In among the bomber streams coming and going in this brutal nighttime pounding, RAF crews saw many unidentified aerial objects.
During a raid on the Berlin area, two aircrews witnessed a glowing ball that came up from behind their airplanes at high speed, flying a steady horizontal course. In both cases the mystery object flew parallel to the aircraft before disappearing. The odd thing was that one crew saw this ball as orange red and the other saw it as pure white, meaning these crews must have seen two separate mystery objects.
But this was not the strangest thing to happen that night. Two RAF bomber crew, one taking part in a raid on Aachen, another near Coblenz, saw an object that both described as being silver and resembling an airship.
In one instance, this object flew a parallel course with the RAF bomber, same altitude, same heading, off its starboard wing. At one point this object fell behind the airplane, adjusted its course and then moved from the starboard side of the plane to the port side — an indication of some kind of intelligent control.

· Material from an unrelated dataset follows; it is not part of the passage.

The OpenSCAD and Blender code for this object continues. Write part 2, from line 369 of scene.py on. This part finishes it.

Five days later, on February 24, 1944, U.S. bombers were on their way to attack another heavily defended target: the city of Schweinfurt. Located in northern Bavaria, like Stuttgart, Schweinfurt was a crucial place for the Nazis because nearly all of the ball bearings for Germany’s airplanes, ships, U-boats and tanks were made there.
The city had been bombed before, most notably on August 17, 1943, and then again on October 14. Combined, these raids cost the U.S. Eighth Air Force more than one hundred B-17s, enough to put an end to U.S. deep penetration raids for nearly six months.

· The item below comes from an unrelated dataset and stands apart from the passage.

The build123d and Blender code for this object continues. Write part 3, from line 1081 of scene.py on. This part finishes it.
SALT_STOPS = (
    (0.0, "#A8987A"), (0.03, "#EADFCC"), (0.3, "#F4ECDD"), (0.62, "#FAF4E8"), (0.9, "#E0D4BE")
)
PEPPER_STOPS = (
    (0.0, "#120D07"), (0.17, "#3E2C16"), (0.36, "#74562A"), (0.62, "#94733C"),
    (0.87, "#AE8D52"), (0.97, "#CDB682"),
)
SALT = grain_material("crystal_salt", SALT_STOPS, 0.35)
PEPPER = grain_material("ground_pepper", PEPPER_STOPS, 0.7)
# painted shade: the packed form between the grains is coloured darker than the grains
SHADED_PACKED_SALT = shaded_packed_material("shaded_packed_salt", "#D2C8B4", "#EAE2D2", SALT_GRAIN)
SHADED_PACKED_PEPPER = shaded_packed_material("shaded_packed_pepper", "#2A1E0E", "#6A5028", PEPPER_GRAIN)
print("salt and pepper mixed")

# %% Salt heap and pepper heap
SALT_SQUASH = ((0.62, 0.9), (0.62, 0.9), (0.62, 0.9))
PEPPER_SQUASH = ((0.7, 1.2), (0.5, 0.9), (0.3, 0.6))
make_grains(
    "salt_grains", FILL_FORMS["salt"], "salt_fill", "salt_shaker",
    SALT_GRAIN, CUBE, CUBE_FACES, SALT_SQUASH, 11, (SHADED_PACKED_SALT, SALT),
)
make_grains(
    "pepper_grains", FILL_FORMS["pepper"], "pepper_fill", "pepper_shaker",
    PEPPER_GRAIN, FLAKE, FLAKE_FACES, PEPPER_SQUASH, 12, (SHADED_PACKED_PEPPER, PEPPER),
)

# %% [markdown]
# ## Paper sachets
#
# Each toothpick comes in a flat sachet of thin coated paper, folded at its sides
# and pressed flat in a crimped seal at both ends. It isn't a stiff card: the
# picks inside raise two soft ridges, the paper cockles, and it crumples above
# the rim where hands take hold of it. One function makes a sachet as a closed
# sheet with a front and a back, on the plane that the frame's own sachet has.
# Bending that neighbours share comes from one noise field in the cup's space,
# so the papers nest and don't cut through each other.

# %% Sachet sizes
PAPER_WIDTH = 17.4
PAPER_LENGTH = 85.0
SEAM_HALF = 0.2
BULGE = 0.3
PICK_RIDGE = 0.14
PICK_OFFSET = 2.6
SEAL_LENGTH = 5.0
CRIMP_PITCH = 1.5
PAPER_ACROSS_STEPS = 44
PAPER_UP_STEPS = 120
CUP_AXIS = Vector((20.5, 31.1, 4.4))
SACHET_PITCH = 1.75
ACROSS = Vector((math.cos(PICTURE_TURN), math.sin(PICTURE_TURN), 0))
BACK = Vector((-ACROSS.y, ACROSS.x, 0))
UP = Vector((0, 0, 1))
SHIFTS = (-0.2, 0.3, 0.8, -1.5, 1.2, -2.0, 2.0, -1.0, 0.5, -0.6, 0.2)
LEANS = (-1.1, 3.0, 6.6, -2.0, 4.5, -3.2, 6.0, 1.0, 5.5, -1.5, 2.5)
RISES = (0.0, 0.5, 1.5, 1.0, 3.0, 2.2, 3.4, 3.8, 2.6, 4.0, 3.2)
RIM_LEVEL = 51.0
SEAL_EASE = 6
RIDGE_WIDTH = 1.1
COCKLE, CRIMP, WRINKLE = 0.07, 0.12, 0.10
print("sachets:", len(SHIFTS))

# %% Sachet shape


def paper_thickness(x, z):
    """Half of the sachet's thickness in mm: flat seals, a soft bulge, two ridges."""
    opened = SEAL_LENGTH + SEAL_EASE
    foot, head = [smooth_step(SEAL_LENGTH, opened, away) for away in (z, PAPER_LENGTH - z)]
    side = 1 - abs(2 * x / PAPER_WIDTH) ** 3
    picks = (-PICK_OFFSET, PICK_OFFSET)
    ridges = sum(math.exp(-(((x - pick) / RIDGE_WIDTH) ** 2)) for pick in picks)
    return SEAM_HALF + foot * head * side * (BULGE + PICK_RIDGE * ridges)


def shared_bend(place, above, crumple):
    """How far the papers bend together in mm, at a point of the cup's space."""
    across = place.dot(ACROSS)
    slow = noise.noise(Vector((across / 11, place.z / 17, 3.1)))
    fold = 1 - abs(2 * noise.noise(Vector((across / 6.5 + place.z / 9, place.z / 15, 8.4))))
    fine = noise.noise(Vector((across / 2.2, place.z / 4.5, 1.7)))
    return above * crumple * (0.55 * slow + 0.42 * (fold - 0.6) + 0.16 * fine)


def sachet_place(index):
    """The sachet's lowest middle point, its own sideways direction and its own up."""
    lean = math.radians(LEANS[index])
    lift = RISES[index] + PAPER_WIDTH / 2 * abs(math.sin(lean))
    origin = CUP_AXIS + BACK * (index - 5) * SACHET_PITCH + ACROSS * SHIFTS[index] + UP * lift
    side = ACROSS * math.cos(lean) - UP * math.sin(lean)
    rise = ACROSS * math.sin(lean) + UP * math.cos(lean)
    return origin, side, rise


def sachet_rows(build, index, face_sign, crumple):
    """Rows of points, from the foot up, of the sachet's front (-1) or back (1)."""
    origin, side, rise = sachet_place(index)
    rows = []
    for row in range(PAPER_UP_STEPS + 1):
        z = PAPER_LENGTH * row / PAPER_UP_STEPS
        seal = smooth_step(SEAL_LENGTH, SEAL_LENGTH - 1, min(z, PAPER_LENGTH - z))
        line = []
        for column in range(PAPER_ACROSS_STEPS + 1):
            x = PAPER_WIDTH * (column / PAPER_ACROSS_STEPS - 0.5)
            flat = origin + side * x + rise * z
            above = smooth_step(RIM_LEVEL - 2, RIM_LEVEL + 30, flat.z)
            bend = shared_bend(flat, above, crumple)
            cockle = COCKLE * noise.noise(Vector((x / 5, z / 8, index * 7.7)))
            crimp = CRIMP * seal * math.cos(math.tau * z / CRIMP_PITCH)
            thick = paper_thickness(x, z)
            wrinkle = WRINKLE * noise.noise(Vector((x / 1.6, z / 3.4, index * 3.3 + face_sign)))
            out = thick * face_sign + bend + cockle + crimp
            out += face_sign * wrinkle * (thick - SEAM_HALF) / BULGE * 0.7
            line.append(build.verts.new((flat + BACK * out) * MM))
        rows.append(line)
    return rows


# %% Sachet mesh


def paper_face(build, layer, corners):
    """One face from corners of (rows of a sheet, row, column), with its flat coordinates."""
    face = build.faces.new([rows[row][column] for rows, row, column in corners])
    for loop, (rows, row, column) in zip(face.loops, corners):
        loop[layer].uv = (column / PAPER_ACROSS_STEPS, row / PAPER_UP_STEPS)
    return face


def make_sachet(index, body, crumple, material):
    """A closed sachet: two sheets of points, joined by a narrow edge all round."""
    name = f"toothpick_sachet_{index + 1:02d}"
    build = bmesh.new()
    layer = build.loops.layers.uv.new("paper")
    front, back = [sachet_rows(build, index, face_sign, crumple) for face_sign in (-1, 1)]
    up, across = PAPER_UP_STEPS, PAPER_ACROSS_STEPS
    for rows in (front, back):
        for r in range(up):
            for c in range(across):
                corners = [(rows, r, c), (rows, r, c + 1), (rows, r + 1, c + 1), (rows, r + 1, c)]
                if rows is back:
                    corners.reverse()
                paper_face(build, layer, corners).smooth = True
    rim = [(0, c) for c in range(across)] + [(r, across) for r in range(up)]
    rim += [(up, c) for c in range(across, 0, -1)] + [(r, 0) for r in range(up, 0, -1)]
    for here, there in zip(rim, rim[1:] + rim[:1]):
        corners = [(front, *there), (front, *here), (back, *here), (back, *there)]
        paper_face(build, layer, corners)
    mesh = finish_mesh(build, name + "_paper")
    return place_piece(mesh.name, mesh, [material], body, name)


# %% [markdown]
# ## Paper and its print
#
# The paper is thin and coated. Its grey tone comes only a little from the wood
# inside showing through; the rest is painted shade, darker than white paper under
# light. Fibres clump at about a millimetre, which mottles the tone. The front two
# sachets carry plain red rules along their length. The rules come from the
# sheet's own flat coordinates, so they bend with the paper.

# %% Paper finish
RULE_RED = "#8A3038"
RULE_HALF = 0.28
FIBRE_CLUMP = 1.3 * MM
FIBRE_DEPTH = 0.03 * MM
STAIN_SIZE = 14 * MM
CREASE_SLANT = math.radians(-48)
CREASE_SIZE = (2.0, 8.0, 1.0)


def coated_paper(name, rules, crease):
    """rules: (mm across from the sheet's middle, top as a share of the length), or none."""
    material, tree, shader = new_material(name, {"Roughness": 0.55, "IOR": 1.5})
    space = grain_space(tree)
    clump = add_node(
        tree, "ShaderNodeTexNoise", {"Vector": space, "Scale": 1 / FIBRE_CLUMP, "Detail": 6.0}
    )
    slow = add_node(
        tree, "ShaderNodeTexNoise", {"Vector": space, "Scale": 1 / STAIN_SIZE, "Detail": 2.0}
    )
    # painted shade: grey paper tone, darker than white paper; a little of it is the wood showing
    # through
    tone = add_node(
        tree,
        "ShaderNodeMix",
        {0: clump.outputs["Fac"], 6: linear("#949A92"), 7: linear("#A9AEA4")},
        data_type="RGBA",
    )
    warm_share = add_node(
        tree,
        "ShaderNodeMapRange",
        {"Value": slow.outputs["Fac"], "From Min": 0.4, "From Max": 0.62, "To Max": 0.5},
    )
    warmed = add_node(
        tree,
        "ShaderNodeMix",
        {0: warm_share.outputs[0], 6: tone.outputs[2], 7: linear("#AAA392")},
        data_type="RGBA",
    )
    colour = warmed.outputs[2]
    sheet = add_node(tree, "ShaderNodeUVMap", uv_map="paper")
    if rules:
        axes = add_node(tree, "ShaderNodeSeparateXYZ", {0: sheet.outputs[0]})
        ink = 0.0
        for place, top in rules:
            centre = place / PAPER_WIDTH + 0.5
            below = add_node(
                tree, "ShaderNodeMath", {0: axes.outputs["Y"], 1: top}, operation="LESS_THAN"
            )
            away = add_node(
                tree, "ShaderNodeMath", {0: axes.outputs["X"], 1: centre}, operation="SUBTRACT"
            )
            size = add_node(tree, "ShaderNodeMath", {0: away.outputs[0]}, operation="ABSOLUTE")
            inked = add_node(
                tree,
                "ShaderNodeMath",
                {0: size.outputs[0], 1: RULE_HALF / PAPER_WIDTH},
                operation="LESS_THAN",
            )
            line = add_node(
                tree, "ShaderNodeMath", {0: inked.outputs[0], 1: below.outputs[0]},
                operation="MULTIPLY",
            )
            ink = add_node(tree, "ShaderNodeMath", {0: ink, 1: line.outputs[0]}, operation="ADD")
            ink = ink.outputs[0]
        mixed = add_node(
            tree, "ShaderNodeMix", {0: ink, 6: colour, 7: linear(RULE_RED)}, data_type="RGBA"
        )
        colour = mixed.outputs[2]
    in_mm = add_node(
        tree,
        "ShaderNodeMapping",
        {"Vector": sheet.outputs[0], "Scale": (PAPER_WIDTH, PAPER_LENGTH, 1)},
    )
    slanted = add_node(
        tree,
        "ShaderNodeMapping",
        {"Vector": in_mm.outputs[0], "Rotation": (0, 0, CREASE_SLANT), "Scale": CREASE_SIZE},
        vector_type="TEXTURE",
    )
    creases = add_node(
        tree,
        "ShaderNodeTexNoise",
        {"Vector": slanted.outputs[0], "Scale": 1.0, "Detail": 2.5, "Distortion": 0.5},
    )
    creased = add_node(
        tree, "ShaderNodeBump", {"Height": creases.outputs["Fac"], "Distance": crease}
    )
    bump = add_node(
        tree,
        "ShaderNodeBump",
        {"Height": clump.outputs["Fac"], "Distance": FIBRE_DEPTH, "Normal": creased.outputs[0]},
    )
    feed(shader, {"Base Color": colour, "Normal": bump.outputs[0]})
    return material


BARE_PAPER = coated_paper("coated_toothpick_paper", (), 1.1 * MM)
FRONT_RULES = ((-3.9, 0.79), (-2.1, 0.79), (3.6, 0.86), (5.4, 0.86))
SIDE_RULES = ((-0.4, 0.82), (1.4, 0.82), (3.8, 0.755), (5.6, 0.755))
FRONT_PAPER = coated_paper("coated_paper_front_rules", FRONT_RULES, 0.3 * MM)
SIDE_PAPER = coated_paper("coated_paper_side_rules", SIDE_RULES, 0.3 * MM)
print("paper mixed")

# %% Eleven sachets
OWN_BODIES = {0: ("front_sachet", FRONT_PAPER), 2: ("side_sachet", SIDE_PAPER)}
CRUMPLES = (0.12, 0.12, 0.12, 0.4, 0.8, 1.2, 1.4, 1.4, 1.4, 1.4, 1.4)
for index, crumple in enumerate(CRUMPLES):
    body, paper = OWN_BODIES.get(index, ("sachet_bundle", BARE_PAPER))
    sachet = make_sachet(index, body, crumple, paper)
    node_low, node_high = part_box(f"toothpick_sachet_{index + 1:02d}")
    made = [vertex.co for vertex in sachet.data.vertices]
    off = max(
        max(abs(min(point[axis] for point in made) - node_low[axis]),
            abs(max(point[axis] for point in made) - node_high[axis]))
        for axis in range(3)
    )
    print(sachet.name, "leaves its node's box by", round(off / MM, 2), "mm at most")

Things had changed by February 1944, though. Where the raids of 1943 were conducted without fighter escort, leaving the big bombers very vulnerable to German fighters, by 1944, long-range P-51 Mustangs were able to stay with the bombers all the way to the target and all the way back, holding off those German fighters and significantly increasing the survival rate of U.S. bomber crews.
But during the February 24 bombing raid another strange incident took place. Three large silver objects were spotted below the main force of bombers. The U.S. crews who’d seen them were convinced they were zeppelins, even though the objects seemed to be moving in unison and not at the mercy of the wind.
If anyone made the connection between these weird aircraft and the scareships of 1909, it was not reported publicly.
But a larger question remains: It’s extremely unlikely the Germans would send up three of their antique war blimps when they knew a huge allied bombing raid was on its way.
So, if they weren’t zeppelins, what were they?
The Allies’ massive invasion of Nazi-occupied France, famously known as D-Day, took place on June 6, 1944.
While the landings were costly in terms of lives lost and casualties suffered, they were ultimately successful. German forces were unable to push the Allied armies back into the sea or prevent them from establishing a permanent beachhead on the coast of Normandy. This foothold would be expanded gradually and serve as the starting point for the liberation of France and the Low Countries and the occupation of western Germany.
As was anticipated, the first day of the invasion was the most chaotic and bloody. Hundreds of Allied ships sat off the Normandy beaches, some unleashing volleys from their deck guns while others delivered thousands of troops in smaller craft below.
One of these ships was the SS George E. Badger. A Liberty-type cargo vessel, it was positioned just off Omaha Beach, the scene of the worst fighting. Crewman Ed Breckel served as a gunner aboard the ship and had a front-row seat for the immense battle. Yet in the midst of all the confusion and gunfire, Breckel saw something very strange: a dark object, long and tubular, flying along just 15 feet above the water. Breckel said it was traveling on a steady circular course and in plain view. He could see no appendages on it, things an aircraft would have. But it was moving much too fast to be a blimp or a balloon.
Breckel had it in sight for at least three minutes before it finally got lost in the tumult of the battle onshore.
His would be the first of two unusual sightings over the Normandy battlefield.
The second came about a month and a half later.
Breaking out of Normandy had been no quick thing. The rough hedgerow-dominated terrain played in the Germans’ favor, so the fighting just inland from the beaches was fierce for many weeks. It was late July before the Allies were finally able to push eastward into more open territory and battle the Germans on better terms.
George Todt, a columnist for the Los Angeles Herald-Examiner, was attached to a U.S. Army unit taking part in this breakout. One night Todt saw something streaking over Omaha Beach. He described the object as a pulsating red fireball. It was flying about a half mile high and made no noise.
Because the Germans had started launching their V-1 revenge rockets at England around mid-June, just after the D-Day landings, Todt at first assumed what he was looking at was a “buzz bomb.”
There was a problem, though. The object was heading west to east, toward German lines. If it were a German weapon, it would have been going the other way.
Now with other people watching, including a lieutenant colonel, the object, which appeared to be several times larger than the largest star in the sky, slowed and came to a stop right above the nearby German-American lines.
And there it stayed, without moving, for almost fifteen minutes, before suddenly flying away again.
Strangely, there was an incident similar to the Todt sighting that same summer. But this one happened in Italy — and it wasn’t so peaceful.
The Allies had invaded Italy in September 1943, their first assault on Hitler’s Fortress Europe coming nine months before the D-Day landings in France. The Italian campaign had been a tough slog, however, as the Germans fought a brilliant defensive withdrawal, giving ground to the Allies only one inch at a time.